Given instruction: Please print all of the material below, word for word.

Data excerpt:

┄┄┄┄┄┄

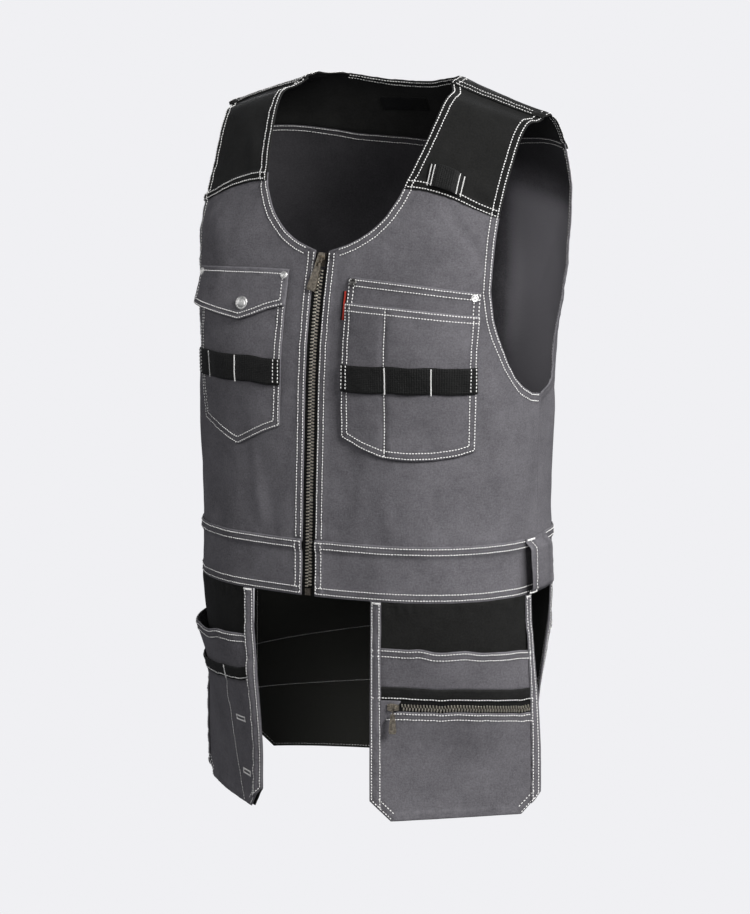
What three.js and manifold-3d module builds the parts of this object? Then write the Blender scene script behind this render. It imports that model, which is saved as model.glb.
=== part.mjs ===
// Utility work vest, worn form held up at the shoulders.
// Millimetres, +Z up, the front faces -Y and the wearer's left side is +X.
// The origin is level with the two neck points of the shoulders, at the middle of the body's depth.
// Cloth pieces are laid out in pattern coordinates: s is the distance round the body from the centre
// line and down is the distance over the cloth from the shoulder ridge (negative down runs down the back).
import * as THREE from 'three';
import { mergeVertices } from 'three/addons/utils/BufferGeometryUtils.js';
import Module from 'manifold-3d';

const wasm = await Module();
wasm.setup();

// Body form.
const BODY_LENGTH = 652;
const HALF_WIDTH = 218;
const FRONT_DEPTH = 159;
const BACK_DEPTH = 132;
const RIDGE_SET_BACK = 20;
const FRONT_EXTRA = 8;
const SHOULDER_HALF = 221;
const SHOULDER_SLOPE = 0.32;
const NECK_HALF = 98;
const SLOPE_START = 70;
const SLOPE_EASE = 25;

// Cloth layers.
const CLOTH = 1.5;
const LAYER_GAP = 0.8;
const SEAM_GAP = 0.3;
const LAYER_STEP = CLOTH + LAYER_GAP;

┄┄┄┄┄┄

Answer to the exercise:
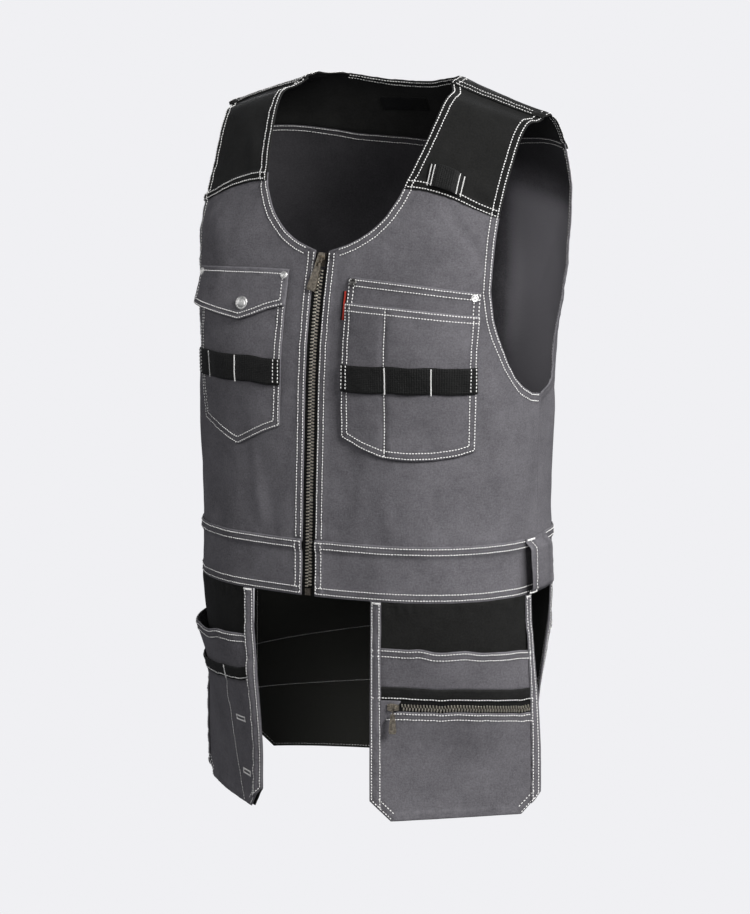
What three.js and manifold-3d module builds the parts of this object? Then write the Blender scene script behind this render. It imports that model, which is saved as model.glb.
=== part.mjs ===
// Utility work vest, worn form held up at the shoulders.
// Millimetres, +Z up, the front faces -Y and the wearer's left side is +X.
// The origin is level with the two neck points of the shoulders, at the middle of the body's depth.
// Cloth pieces are laid out in pattern coordinates: s is the distance round the body from the centre
// line and down is the distance over the cloth from the shoulder ridge (negative down runs down the back).
import * as THREE from 'three';
import { mergeVertices } from 'three/addons/utils/BufferGeometryUtils.js';
import Module from 'manifold-3d';

const wasm = await Module();
wasm.setup();

// Body form.
const BODY_LENGTH = 652;
const HALF_WIDTH = 218;
const FRONT_DEPTH = 159;
const BACK_DEPTH = 132;
const RIDGE_SET_BACK = 20;
const FRONT_EXTRA = 8;
const SHOULDER_HALF = 221;
const SHOULDER_SLOPE = 0.32;
const NECK_HALF = 98;
const SLOPE_START = 70;
const SLOPE_EASE = 25;

// Cloth layers.
const CLOTH = 1.5;
const LAYER_GAP = 0.8;
const SEAM_GAP = 0.3;
const LAYER_STEP = CLOTH + LAYER_GAP;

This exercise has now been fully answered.